My Life's Story (Part I)
My Life's Story
I was born in Murfreesboro, TN to a pair of quasi-hippies that didn’t know any better. We never lacked for love in my family, although some of the other stuff (like money, or discipline) may have been in short supply. I pretty much ran wild, and it came back to bite me one or two times.
It was hard to grow up in my family and not be a musician. Both my parents sing and play piano, although they come at it from different sides; my mother is classically trained, while my father is more of a rock ‘n roll kind of guy. I have a little bit of both, but am a huge choir nerd.
When I was four, we moved to Huntsville, AL and joined the Episcopal Church (or “Catholic light,” sometimes “recovering Catholic”) and the church gives me ample opportunity to indulge my love of choral music. My faith has always been important to me, especially in recent years.
All throughout school, I thrived in a magnet school focused on the Arts.
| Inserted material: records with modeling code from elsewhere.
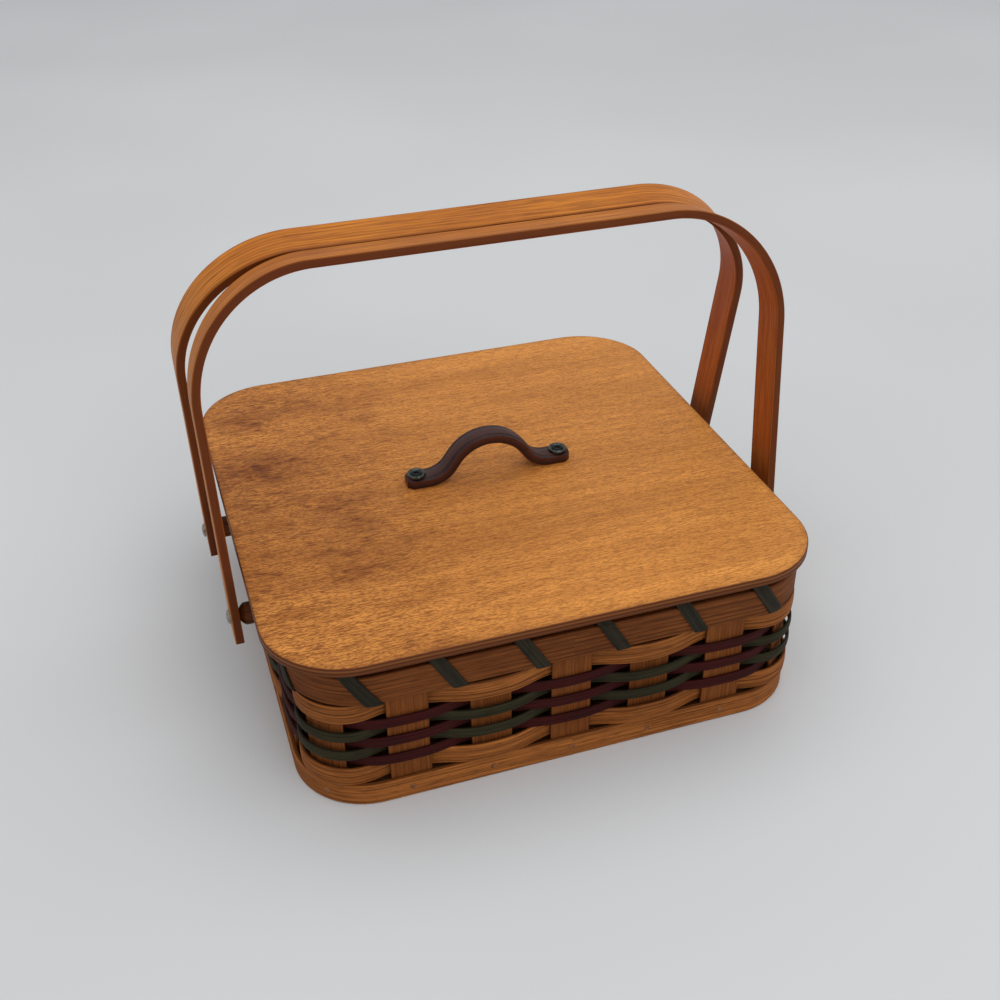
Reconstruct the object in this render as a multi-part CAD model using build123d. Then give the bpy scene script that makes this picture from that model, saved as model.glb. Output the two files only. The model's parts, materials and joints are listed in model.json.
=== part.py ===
from build123d import *
import math
import os

# Woven splint basket with a loose plywood lid, a leather pull and two bentwood swing handles.
# Millimetres, +Z up. The origin is the middle of the basket's underside, X runs along the
# handles' crests and -Y is the front.

# Wall: upright stakes stand on a square with rounded corners, measured on their middle plane.
wall_half = 142.9
wall_corner = 38.0
stake_count = 24
stake_width = 22.4
stake_thickness = 1.6
splint_gap = 0.1

# Weaving: rows of strip that swing from one side of the stakes to the other.
narrow_strip = 6.2
wide_strip = 11.5
strip_thickness = 1.4
wide_swing = 3.6
maroon_swing = 2.4
green_swing = 4.0
row_gap = 0.13
narrow_rows = 5
points_per_stake = 8

# Base: a board inside the stakes and a band nailed round them.
base_thickness = 9.5
band_height = 13.6
band_thickness = 2.5
nail_height = 6.7
nail_radius = 0.7
nail_length = 12.0
nail_head_radius = 1.7
nail_head_height = 0.6
nail_gap = 0.05

# Rim: two hoops that clasp the stake tops, a round filler on top and a spiral lashing.
rim_height = 18.0
rim_thickness = 3.0
filler_diameter = 5.9
filler_gap = 0.05
lashing_width = 8.4
lashing_thickness = 0.9
lashing_gap = 0.2
lashing_slant = 11.4
lashing_top_run = 12.0
lashing_top_half = 2.5
lashing_shoulder = 1.0
lashing_steps = [2, 1, 2, 1, 1, 1]

# Lid: a loose board with a smaller board below it that drops inside the rim.
lid_side = 305.0
lid_corner = 45.0
lid_thickness = 5.5
lid_edge_round = 1.2
lid_seat_gap = 0.3
lid_rest_shift = -3.2
locating_play = 3.8
locating_thickness = 6.0

# Leather pull: a strap bent into an arch, held by two screws in cup washers.
pull_width = 13.5
pull_thickness = 6.0
pull_rise = 28.0
pull_slope = 55.0
pull_foot_bend = 14.0
pull_crown_bend = 28.5
pull_clip = 3.2
pull_shift_x = 3.0
pull_shift_y = -2.5
pull_screw_inset = 6.3
pull_cup_clearance = 1.05
cup_radius = 5.6
cup_slope = 1.1
cup_height = 1.9
screw_head_radius = 3.2
screw_head_height = 1.5
screw_radius = 1.9
screw_gap = 0.05
socket_radius = 1.5
socket_depth = 1.1
screw_end_cover = 1.0

# Handles: two bentwood bows that lean on each other over the middle of the lid. The front one
# stands a little to the right, and further still at its crest, and the rear one to the left.
handle_thickness = 4.8
handle_width = 22.2
front_reach = 193.6
rear_reach = 194.6
front_shift = 0.7
rear_shift = -1.2
front_sway = 2.0
handle_bend = 70.0
handle_tail = 12.2
handle_flare = 1.3
handle_edge_round = 0.6
crest_gap = 0.6
crest_meeting_y = -1.5

# Pivots: spacer, bolt, washer and nut at each handle leg.
pivot_rise = 1.6
spacer_length = 13.3
spacer_radius = 6.35
spacer_end_radius = 3.2
bolt_radius = 2.5
bolt_running_gap = 0.08
bolt_head_radius = 4.3
bolt_head_height = 1.9
bolt_tail = 1.5
pivot_side_gap = 0.3
fixed_bolt_gap = 0.1
washer_radius = 5.3
washer_thickness = 1.0
nut_across_flats = 8.0
nut_thickness = 4.0

# Lengths along the wall's middle line, from the middle of the front.
wall_straight = wall_half - wall_corner
corner_run = wall_corner * math.pi / 2
side_run = 2 * wall_straight + corner_run
stake_pitch = 4 * side_run / stake_count
stakes_per_side = stake_count // 4

# Distances outwards from the wall's middle plane.
stake_face = stake_thickness / 2
rim_back = stake_face + splint_gap
rim_face = rim_back + rim_thickness
band_face = rim_back + band_thickness
weave_face = wide_swing + strip_thickness / 2

# Heights above the floor, row on row.
row_bottoms = [band_height + row_gap]
for row_width in [wide_strip] + [narrow_strip] * narrow_rows:
    row_bottoms.append(row_bottoms[-1] + row_width + row_gap)
rim_bottom = row_bottoms[-1] + wide_strip + lashing_thickness + 2 * lashing_gap
rim_top = rim_bottom + rim_height
filler_middle = rim_top + filler_gap + filler_diameter / 2
filler_top = filler_middle + filler_diameter / 2
lid_bottom = filler_top + lashing_gap + lashing_thickness + lid_seat_gap
lid_top = lid_bottom + lid_thickness

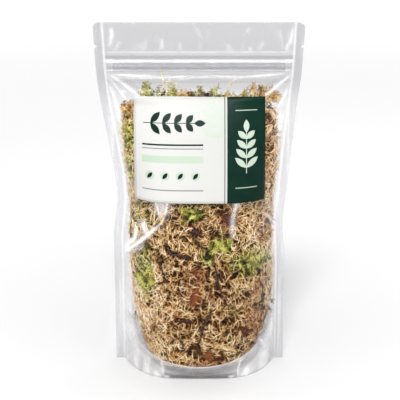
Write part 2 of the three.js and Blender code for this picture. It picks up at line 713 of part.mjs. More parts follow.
// ---------------------------------------------------------------- materials and assembly
const finish = (color, roughness, opacity = 1) =>
  new THREE.MeshStandardMaterial({ color, roughness, opacity, transparent: opacity < 1 });
const MATERIALS = {
  film: finish("#e9ecef", 0.12, 0.25),
  zip: finish("#eef0f2", 0.25, 0.5),
  label: finish("#f4f6f1", 0.45),
  straw: finish("#b08a55", 0.95),
  green: finish("#8a9a3a", 0.9),
  twig: finish("#3d2a20", 0.9),
  scrap: finish("#8a4526", 0.85),
};

const group = new THREE.Group();
function add(name, geometry, material) {
  const mesh = new THREE.Mesh(geometry, MATERIALS[material]);
  mesh.name = name;
  group.add(mesh);
}

add("pouch_front_film", notchedPanel(-1), "film");
add("pouch_back_film", notchedPanel(1), "film");
add("pouch_base_gusset", gussetFilm(), "film");
add("zip_front_track", zipTrack(-1), "zip");
add("zip_back_track", zipTrack(1), "zip");
add("front_label", labelSheet(), "label");
for (const [name, solid, material] of mossPieces()) add(name, geometryFrom(solid), material);

export default group;
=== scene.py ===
"""A clump of sphagnum moss in a clear stand-up pouch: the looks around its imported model.

Lengths in this file are millimetres, with X across the pouch, -Y out of its labelled front and Z up from
the surface that it stands on; a mesh is scaled to metres as it is made. The shapes of the pouch and of the
moss come from the same functions and sizes as the solids, so every piece lies where its solid does.
"""

import json
import math

import bpy
import numpy as np
from bpy.props import FloatProperty, FloatVectorProperty, IntProperty, PointerProperty
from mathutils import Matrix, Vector

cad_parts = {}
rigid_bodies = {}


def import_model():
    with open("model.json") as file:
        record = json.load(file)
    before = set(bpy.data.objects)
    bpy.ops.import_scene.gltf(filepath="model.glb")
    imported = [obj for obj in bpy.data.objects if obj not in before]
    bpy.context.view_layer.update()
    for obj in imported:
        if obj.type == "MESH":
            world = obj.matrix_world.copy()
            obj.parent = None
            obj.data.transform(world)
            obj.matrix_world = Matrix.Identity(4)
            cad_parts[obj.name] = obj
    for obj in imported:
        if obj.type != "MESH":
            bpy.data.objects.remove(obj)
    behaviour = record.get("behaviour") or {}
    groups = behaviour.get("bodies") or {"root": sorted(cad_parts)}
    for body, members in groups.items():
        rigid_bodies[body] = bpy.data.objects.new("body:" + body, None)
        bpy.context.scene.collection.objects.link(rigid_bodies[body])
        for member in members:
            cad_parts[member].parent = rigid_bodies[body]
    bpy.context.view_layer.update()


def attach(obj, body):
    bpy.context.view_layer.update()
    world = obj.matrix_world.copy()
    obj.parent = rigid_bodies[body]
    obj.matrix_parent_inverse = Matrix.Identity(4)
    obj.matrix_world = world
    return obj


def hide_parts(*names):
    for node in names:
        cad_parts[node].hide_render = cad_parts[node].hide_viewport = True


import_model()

bl_info = {
    "name": "Sphagnum Moss Pouch",
    "version": (1, 0, 0),
    "blender": (4, 5, 0),
    "location": "View3D > Sidebar > Moss Pouch",
    "description": "Builds sphagnum moss in a clear stand-up pouch around its packed model",
    "category": "Add Mesh",
}

MM = 0.001  # metres in one of this file's lengths
FRONT, BACK = -1, 1  # the sign of Y on each side
SIDES = {FRONT: "front", BACK: "back"}

# ---------------------------------------------------------------- the pouch's sizes
POUCH_HEIGHT = 330
SEAL_WIDTH = 8.5
FILM_APART = 0.45  # from the middle plane to the middle of each film, where they are welded
CORNER_RADIUS = 5
NOTCH_Z, NOTCH_DEPTH = 308, 3
GUSSET_HEIGHT, GUSSET_HALF_WIDTH, BASE_RISE, FLOOR_SAG = 50, 70, 11, 15.5
FILM_LIFT = 0.3  # least height of the middle of the gusset's film
ZIP_BOTTOM, ZIP_HEIGHT, ZIP_LENGTH = 285, 11, 160
LABEL_BOTTOM, LABEL_TOP, LABEL_HALF_WIDTH, LABEL_SHIFT = 169, 264, 60.5, 0.5

# Pairs of (height, value) that a smooth curve passes through. FULLNESS is the power of the bulge's section.
LEFT_EDGE = [(0, 82), (125, 82), (165, 78), (220, 85), (257, 91.7), (283, 95), (330, 97.5)]
RIGHT_EDGE = [(0, 83), (100, 83), (139, 80.5), (180, 84.5), (220, 88), (257, 91.7), (283, 95), (330, 97.5)]
HALF_DEPTH = [
    (0, 50), (50, 49.5), (110, 46), (150, 41), (185, 38), (222, 31), (250, 21), (270, 9), (284, 1.6),
    (297, 1.6), (303, 0.5), (330, 0.5),
]
FULLNESS = [(0, 4), (60, 3), (140, 3.2), (172, 3.8), (225, 3.6), (256, 3), (284, 40), (330, 40)]

# ---------------------------------------------------------------- the moss's sizes
# Pairs of (height, distance from the middle).
MOSS_LEFT = [
    (2, 26), (6, 38), (20, 52), (53, 62), (84, 66), (127, 68), (165, 66.5), (205, 71), (240, 73),
    (256, 66), (264, 52), (268, 30),
]
MOSS_RIGHT = [
    (2, 26), (6, 38), (20, 55), (53, 69), (84, 72.5), (139, 71.5), (165, 71), (205, 75.5), (240, 76),
    (256, 70), (264, 56), (268, 30),
]
MOSS_BOTTOM, MOSS_TOP = 2, 268
MOSS_BOXINESS = 0.4  # power of its section: lower is more like a box
FILM_CLEAR = 1.25  # from the film's middle to the moss
LEAST_DEPTH = 1.2
CROWN_TOP, CROWN_HEIGHT = 274, 14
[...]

I played the cello in middle school orchestra and became a leader in my church and school choirs. I mistakenly thought myself an extrovert because I was not shy; however, I never really quite fit in with any one group and needed a lot of time to “decompress” after being around people. Reading was (and still is) my escape.
In seventh grade, I was diagnosed with juvenile myoclonic epilepsy. When I got up in the mornings, I would twitch (Mom said it looked like a “startle reflex”) until I fully woke up. In the early morning and late evening, when the sun was low on the horizon, driving in the car could trigger these “twitches” when the light flashed through the trees. In high school, I developed deep depression and anxiety, and retreated into myself.
Meanwhile, the internet was gaining steam. I had made some friends on AOL, visiting a chat room called “The Xanth Glade,” where we played characters who lived in Anthony’s Xanth. The internet continued to be a refuge for me, somewhere I could be me with anonymity.
The summer after my freshman year in college, I had my first tonic-clonic (formerly known as grand-mal) seizure. It was terrifying. I woke in the hospital, my knees and elbows scratched up and tongue sore and swollen from where I’d bitten it. This started a very dark period in my life, riddled with depression, unemployment, abusive relationships, substance abuse and, eventually, homelessness. After a while, my right shoulder started to dislocate during my seizures and eventually I got to where I could not use my dominant arm at all.
I could not take care of myself, so I was forced to move around, first to Virginia with my father, then to Ohio with my mother.